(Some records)
-- begin --

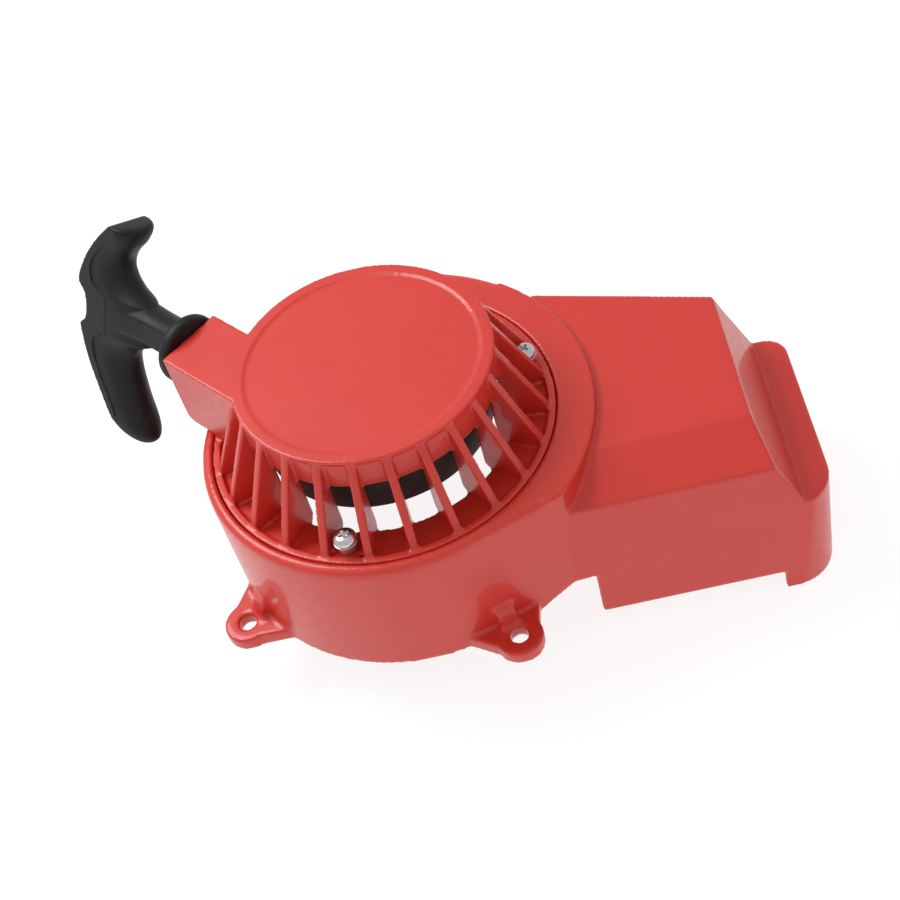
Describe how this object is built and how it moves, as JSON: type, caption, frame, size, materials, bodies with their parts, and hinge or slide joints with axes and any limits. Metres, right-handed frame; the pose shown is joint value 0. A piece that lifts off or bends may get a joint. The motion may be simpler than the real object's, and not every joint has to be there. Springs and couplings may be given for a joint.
{
  "type": "recoil starter",
  "caption": "Recoil starter with a round finned housing, T-grip pull handle and cast fan shroud with a side duct.",
  "frame": {"origin": "on the crankshaft's axis, in the plane of the four mounting lugs' undersides", "axes": "+Z along the crankshaft, away from the engine; +X towards the cylinder, along the shroud's duct"},
  "size_m": [0.2225, 0.1418, 0.1215],
  "materials": {
    "cast_red": "gloss",
    "bare_steel": "satin",
    "spring_steel": "satin",
    "black_nylon": "matte",
    "bronze": "satin",
    "rope_cord": "matte",
    "grip_plastic": "satin"
  },
  "bodies": {
    "shroud": {"shroud_cover": "cast_red", "starter_housing": "cast_red", "housing_screws": "bare_steel", "screw_washers": "bare_steel", "rope_guide": "black_nylon", "post_shim": "bare_steel", "friction_ring": "spring_steel", "bolt_washer": "bare_steel", "centre_bolt": "bare_steel"},
    "pulley": {"rope_pulley": "black_nylon", "bearing_sleeve": "bronze", "recoil_spring": "spring_steel", "spring_cover": "bare_steel", "cover_screws": "bare_steel", "rope_winding": "rope_cord", "pawl_pins": "bare_steel"},
    "pawl_1": {"pawl_1": "spring_steel"},
    "pawl_2": {"pawl_2": "spring_steel"},
    "guide": {"pawl_guide": "bare_steel"},
    "handle": {"handle": "grip_plastic", "rope_lead": "rope_cord", "knot_washer": "bare_steel", "rope_knot": "rope_cord"}
  },
  "joints": [
    {"name": "rope_pull", "type": "slide", "parent": "shroud", "child": "handle", "axis": [-0.6652, 0.7466, 0], "range_m": [0, 0.55], "stiffness_N_per_m": 40, "springref_m": -0.3},
    {"name": "pulley_turn", "type": "hinge", "parent": "shroud", "child": "pulley", "pos_m": [0, 0, 0.06], "axis": [0, 0, 1], "range_deg": [-1440, 5]},
    {"name": "pawl_1_swing", "type": "hinge", "parent": "pulley", "child": "pawl_1", "pos_m": [0.015, 0, 0.0485], "axis": [0, 0, 1], "range_deg": [0, 26]},
    {"name": "pawl_2_swing", "type": "hinge", "parent": "pulley", "child": "pawl_2", "pos_m": [-0.015, 0, 0.0485], "axis": [0, 0, 1], "range_deg": [0, 26]},
    {"name": "guide_turn", "type": "hinge", "parent": "pulley", "child": "guide", "pos_m": [0, 0, 0.046], "axis": [0, 0, 1], "range_deg": [0, 20]}
  ],
  "couplings": [
    {"joint": "pulley_turn", "follows": "rope_pull", "rad_per_m": -45.455},
    {"joint": "pawl_1_swing", "follows": "guide_turn", "ratio": 1.3},
    {"joint": "pawl_2_swing", "follows": "guide_turn", "ratio": 1.3}
  ]
}
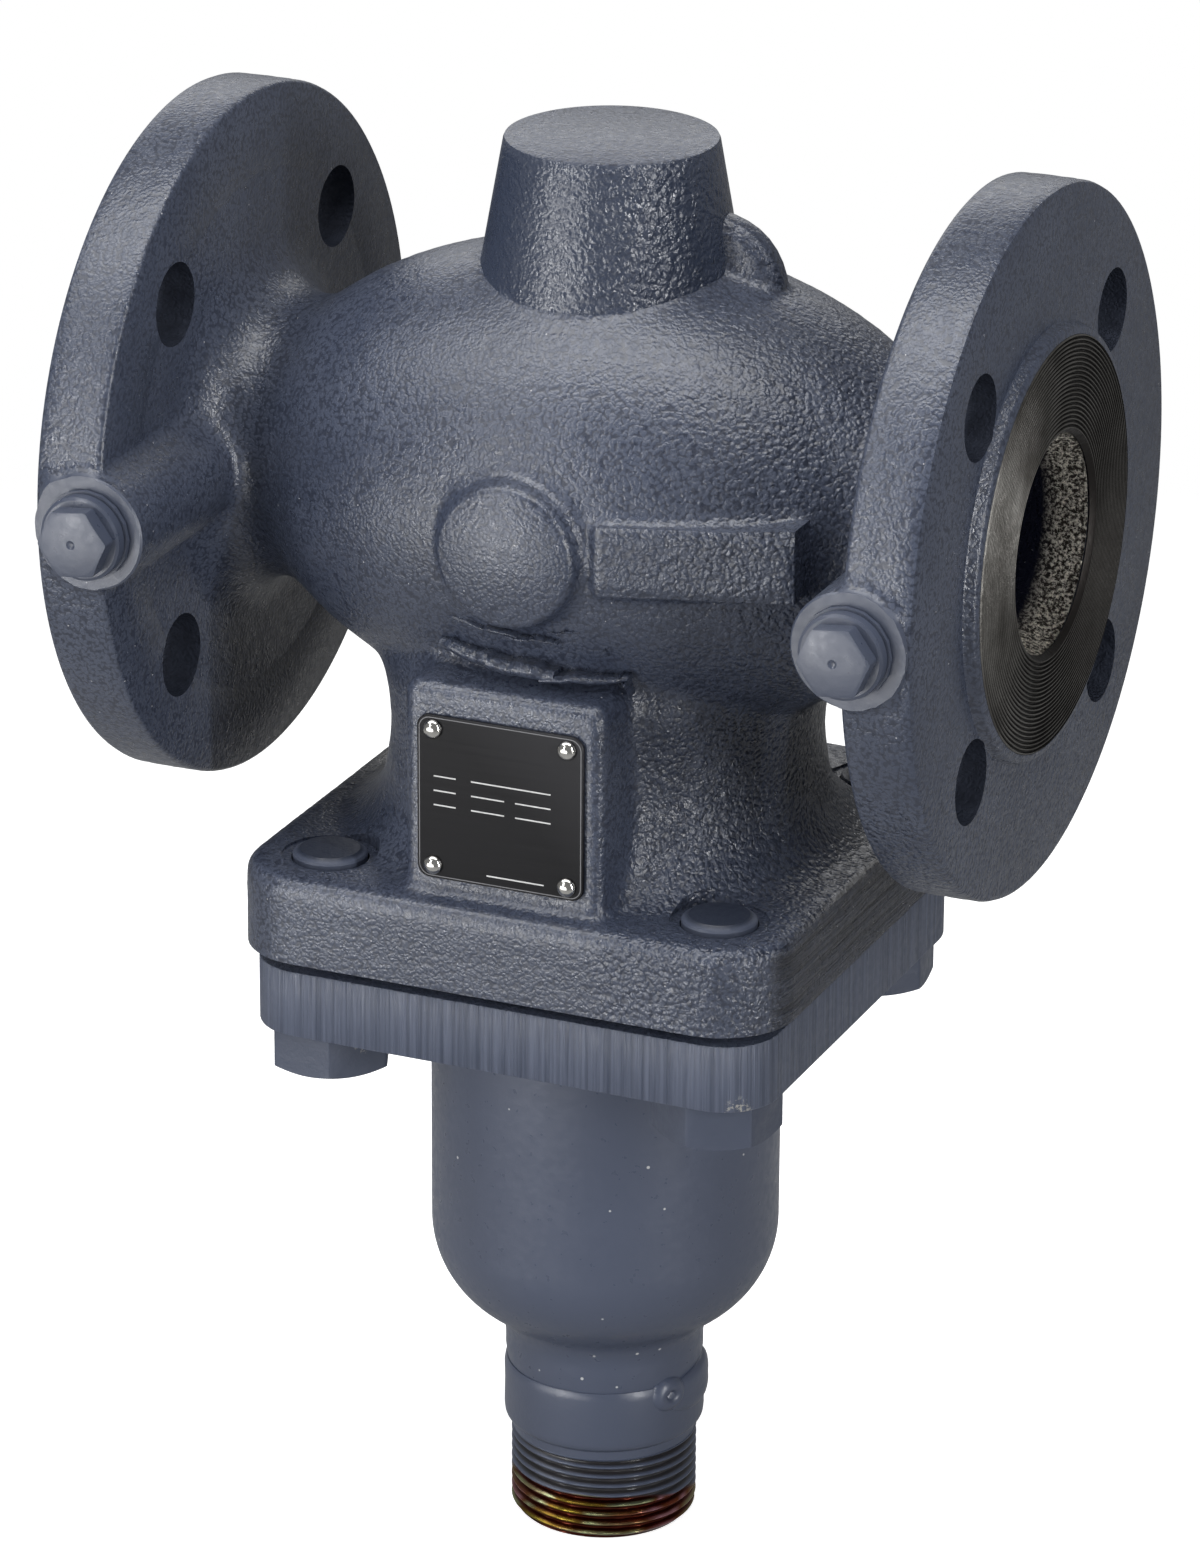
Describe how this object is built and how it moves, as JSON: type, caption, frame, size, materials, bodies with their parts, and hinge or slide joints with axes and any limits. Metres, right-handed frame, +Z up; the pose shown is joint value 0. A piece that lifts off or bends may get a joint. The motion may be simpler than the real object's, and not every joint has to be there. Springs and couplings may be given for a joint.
{
  "type": "globe valve",
  "caption": "Flanged globe valve with a domed cast body, a bolted square cover, a bellows cup and a threaded neck for an actuator that pushes its stem up to shut the flow.",
  "frame": {"origin": "where the pipe axis and the stem axis cross, in the middle of the body", "axes": "+X along the pipe from inlet to outlet, +Z up along the stem away from the threaded neck, -Y towards the nameplate and the plugs"},
  "size_m": [0.2, 0.1586, 0.3157],
  "materials": {
    "valve_body": "cast iron with a satin slate paint over a sandy casting skin",
    "seat_ring": "turned stainless steel",
    "valve_cone": "turned stainless steel",
    "cone_nut": "turned stainless steel",
    "valve_stem": "turned stainless steel",
    "upper_guide_bush": "turned bronze",
    "bellows": "stainless steel",
    "bellows_top_ring": "stainless steel",
    "bellows_base_ring": "stainless steel",
    "bellows_nut": "stainless steel",
    "bonnet_plate": "sawn and milled steel under satin slate paint",
    "body_gasket": "pressed graphite",
    "cover_bolt_1": "steel under satin slate paint",
    "cover_bolt_2": "steel under satin slate paint",
    "cover_bolt_3": "steel under satin slate paint",
    "cover_bolt_4": "steel under satin slate paint",
    "bellows_housing": "drawn steel under smooth satin slate paint",
    "threaded_neck": "turned steel, painted above and yellow passivated at the thread's end",
    "neck_bush": "turned bronze",
    "stem_seal_upper": "black rubber",
    "seal_spacer": "turned stainless steel",
    "stem_seal_lower": "black rubber",
    "gland_screw": "turned bronze",
    "tap_plug_inlet": "steel under satin slate paint",
    "tap_plug_outlet": "steel under satin slate paint",
    "tap_seal_inlet": "grey sealing ring",
    "tap_seal_outlet": "grey sealing ring",
    "nameplate": "black anodised aluminium with a bright edge",
    "nameplate_rivet_1": "polished steel",
    "nameplate_rivet_2": "polished steel",
    "nameplate_rivet_3": "polished steel",
    "nameplate_rivet_4": "polished steel"
  },
  "bodies": {
    "casing": {"valve_body": "valve_body", "seat_ring": "seat_ring", "upper_guide_bush": "upper_guide_bush", "bellows": "bellows", "bellows_base_ring": "bellows_base_ring", "bonnet_plate": "bonnet_plate", "body_gasket": "body_gasket", "cover_bolt_1": "cover_bolt_1", "cover_bolt_2": "cover_bolt_2", "cover_bolt_3": "cover_bolt_3", "cover_bolt_4": "cover_bolt_4", "bellows_housing": "bellows_housing", "threaded_neck": "threaded_neck", "neck_bush": "neck_bush", "stem_seal_upper": "stem_seal_upper", "seal_spacer": "seal_spacer", "stem_seal_lower": "stem_seal_lower", "gland_screw": "gland_screw", "tap_plug_inlet": "tap_plug_inlet", "tap_plug_outlet": "tap_plug_outlet", "tap_seal_inlet": "tap_seal_inlet", "tap_seal_outlet": "tap_seal_outlet", "nameplate": "nameplate", "nameplate_rivet_1": "nameplate_rivet_1", "nameplate_rivet_2": "nameplate_rivet_2", "nameplate_rivet_3": "nameplate_rivet_3", "nameplate_rivet_4": "nameplate_rivet_4"},
    "stem": {"valve_stem": "valve_stem", "valve_cone": "valve_cone", "cone_nut": "cone_nut", "bellows_top_ring": "bellows_top_ring", "bellows_nut": "bellows_nut"}
  },
  "joints": [
    {"name": "stem_slide", "type": "slide", "parent": "casing", "child": "stem", "axis": [0, 0, 1], "range_m": [0, 0.01], "stiffness_N_per_m": 5000, "deforming": ["bellows"]}
  ]
}
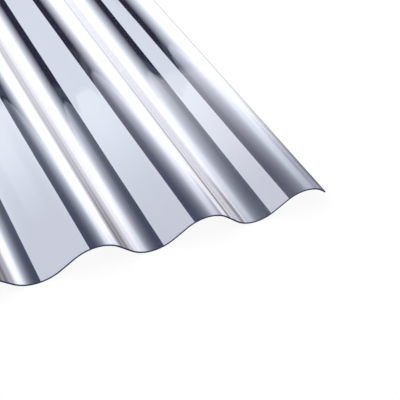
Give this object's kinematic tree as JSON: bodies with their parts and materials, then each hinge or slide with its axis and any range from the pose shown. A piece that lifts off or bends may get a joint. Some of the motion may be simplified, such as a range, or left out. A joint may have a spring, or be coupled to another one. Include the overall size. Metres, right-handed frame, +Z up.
{
  "type": "corrugated pvc sheet",
  "caption": "Clear corrugated plastic roofing sheet with round waves, trimmed square, lying on its troughs.",
  "frame": {"origin": "on the level surface that the troughs touch, under the middle of the sheet", "axes": "+Z up, out of the weather side; +Y along the ridges, the sheet's length; +X across the ridges, towards the edge that ends just past a crest"},
  "size_m": [0.9, 2, 0.018],
  "materials": {
    "clear_pvc": "clear extruded PVC with a slight blue-grey cast, glossy on both faces, with faint lines along the ridges"
  },
  "bodies": {
    "root": {"corrugated_sheet": "clear_pvc"}
  },
  "joints": []
}
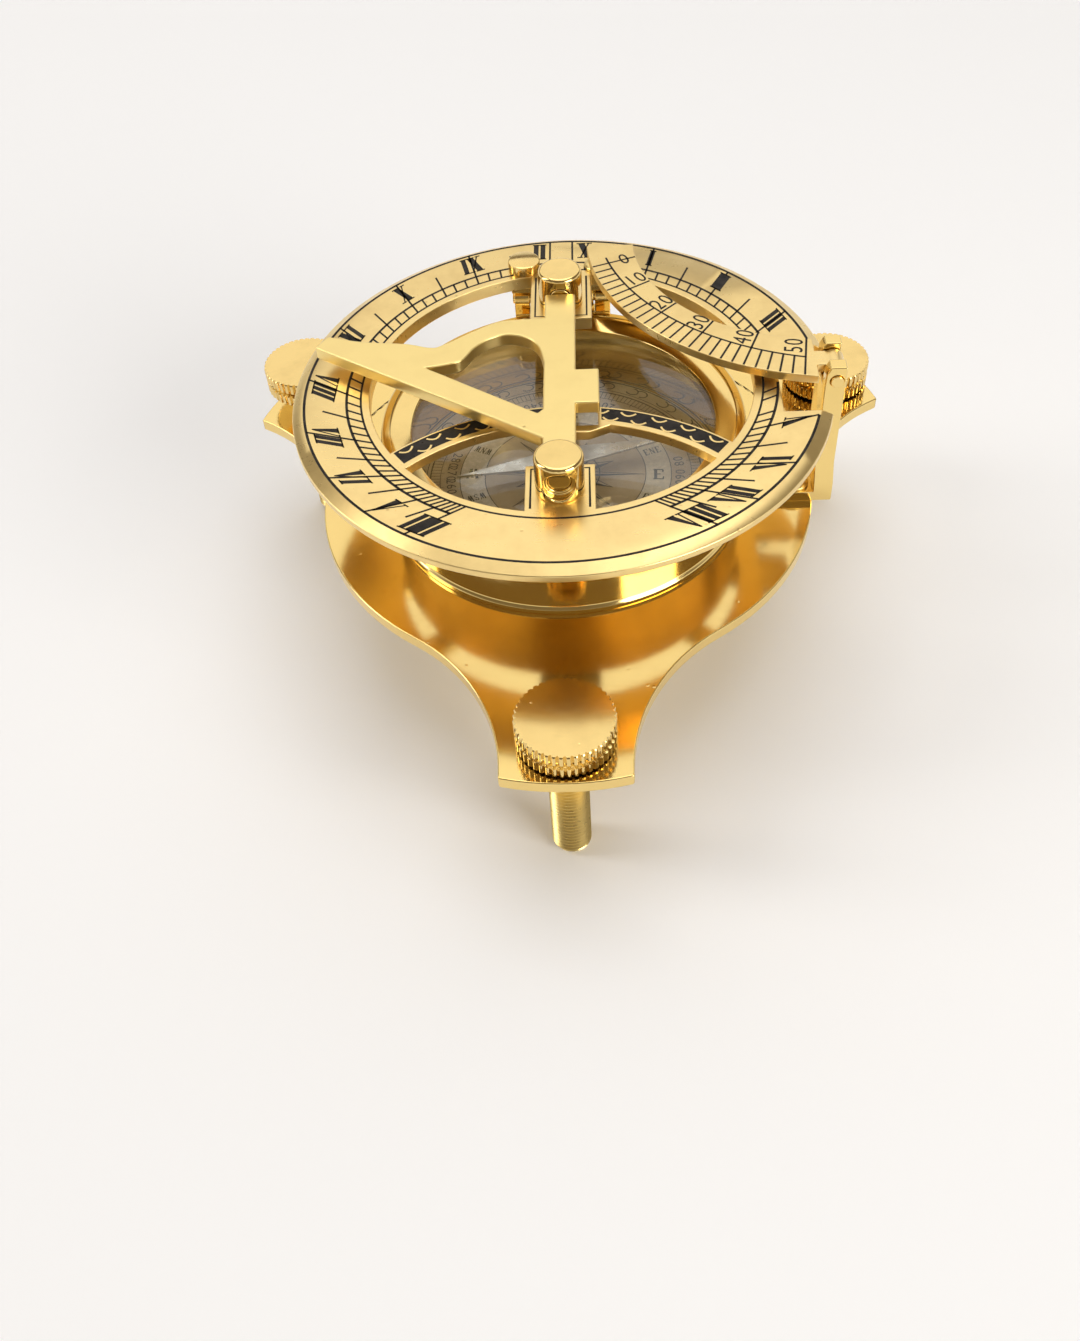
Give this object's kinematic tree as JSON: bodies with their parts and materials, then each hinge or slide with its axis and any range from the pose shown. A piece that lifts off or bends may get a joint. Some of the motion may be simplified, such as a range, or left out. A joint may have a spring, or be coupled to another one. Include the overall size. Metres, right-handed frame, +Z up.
{
  "type": "sundial compass",
  "caption": "Brass sundial compass: glazed compass case on a three-lobed base with levelling screws, a hinged hour ring with folding gnomon and a folding latitude arc.",
  "frame": {"origin": "on the ground under the middle of the whole outline, between the feet", "axes": "+Z up, +X east on the dial, +Y north on the dial; the longest lobe points to -Y"},
  "size_m": [0.0992, 0.0936, 0.0481],
  "materials": {
    "polished_brass": "turned and polished brass with fine turning marks",
    "cast_brass": "sand cast brass, filed and polished, with small pits",
    "dial_brass": "brushed and polished brass with black-filled engraving",
    "knurled_brass": "turned brass with a knurled edge",
    "screw_brass": "machined brass",
    "screw_steel": "plain steel screws",
    "needle_steel": "bright steel needle",
    "dial_card": "printed dial card",
    "black_enamel": "black wax or enamel filling in engraved work",
    "clear_glass": "clear flat glass"
  },
  "bodies": {
    "base": {"base_plate": "cast_brass", "bush_front": "polished_brass", "bush_left": "polished_brass", "bush_right": "polished_brass", "compass_case": "polished_brass", "case_screws": "screw_steel", "dial_card": "dial_card", "needle_pivot": "polished_brass", "glass": "clear_glass", "glass_ring": "polished_brass", "ring_bracket": "polished_brass", "ring_bracket_screws": "screw_brass", "ring_hinge_pin": "polished_brass", "arc_hinge_pin": "polished_brass", "arc_bracket": "polished_brass", "arc_bracket_screw": "screw_brass"},
    "ring": {"hour_ring": "dial_brass", "ring_hinge_leaf": "polished_brass", "leaf_screws": "screw_brass", "front_post": "polished_brass", "back_post": "polished_brass"},
    "gnomon": {"gnomon": "cast_brass", "gnomon_pin_front": "polished_brass", "gnomon_pin_back": "polished_brass"},
    "arc": {"latitude_arc": "dial_brass"},
    "needle": {"compass_needle": "needle_steel", "needle_cap": "polished_brass"},
    "screw_front": {"screw_front": "screw_brass"},
    "knob_front": {"knob_front": "knurled_brass"},
    "screw_left": {"screw_left": "screw_brass"},
    "knob_left": {"knob_left": "knurled_brass"},
    "screw_right": {"screw_right": "screw_brass"},
    "knob_right": {"knob_right": "knurled_brass"}
  },
  "joints": [
    {"name": "ring_tilt", "type": "hinge", "parent": "base", "child": "ring", "pos_m": [0, 0.0374, 0.0375], "axis": [-1, 0, 0], "range_deg": [0, 25]},
    {"name": "arc_fold", "type": "hinge", "parent": "base", "child": "arc", "pos_m": [0.038, 0.0091, 0.0435], "axis": [0, 1, 0], "range_deg": [0, 90]},
    {"name": "gnomon_fold", "type": "hinge", "parent": "ring", "child": "gnomon", "pos_m": [0, 0.0088, 0.04505], "axis": [0, 1, 0], "range_deg": [0, 90]},
    {"name": "needle_turn", "type": "hinge", "parent": "base", "child": "needle", "pos_m": [0, 0.0088, 0.0278], "axis": [0, 0, 1], "continuous": true},
    {"name": "screw_front_travel", "type": "slide", "parent": "base", "child": "screw_front", "axis": [0, 0, 1], "range_m": [-0.0003, 0.0098]},
    {"name": "knob_front_turn", "type": "hinge", "parent": "screw_front", "child": "knob_front", "pos_m": [0, -0.0396, 0.0254], "axis": [0, 0, 1], "range_deg": [-154.3, 5040]},
    {"name": "screw_left_travel", "type": "slide", "parent": "base", "child": "screw_left", "axis": [0, 0, 1], "range_m": [-0.0003, 0.0098]},
    {"name": "knob_left_turn", "type": "hinge", "parent": "screw_left", "child": "knob_left", "pos_m": [-0.04192, 0.033, 0.0282], "axis": [0, 0, 1], "range_deg": [-154.3, 5040]},
    {"name": "screw_right_travel", "type": "slide", "parent": "base", "child": "screw_right", "axis": [0, 0, 1], "range_m": [-0.0003, 0.0098]},
    {"name": "knob_right_turn", "type": "hinge", "parent": "screw_right", "child": "knob_right", "pos_m": [0.04192, 0.033, 0.0254], "axis": [0, 0, 1], "range_deg": [-154.3, 5040]}
  ],
  "couplings": [
    {"joint": "arc_fold", "follows": "ring_tilt", "ratio": 3.6},
    {"joint": "knob_front_turn", "follows": "screw_front_travel", "rad_per_m": 8976},
    {"joint": "knob_left_turn", "follows": "screw_left_travel", "rad_per_m": 8976},
    {"joint": "knob_right_turn", "follows": "screw_right_travel", "rad_per_m": 8976}
  ]
}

-- end --

→ WHAT IS REQUIRED
Each line that holds the string "shown" counts once; give the total and nothing else.

→ FULL SOLUTION
4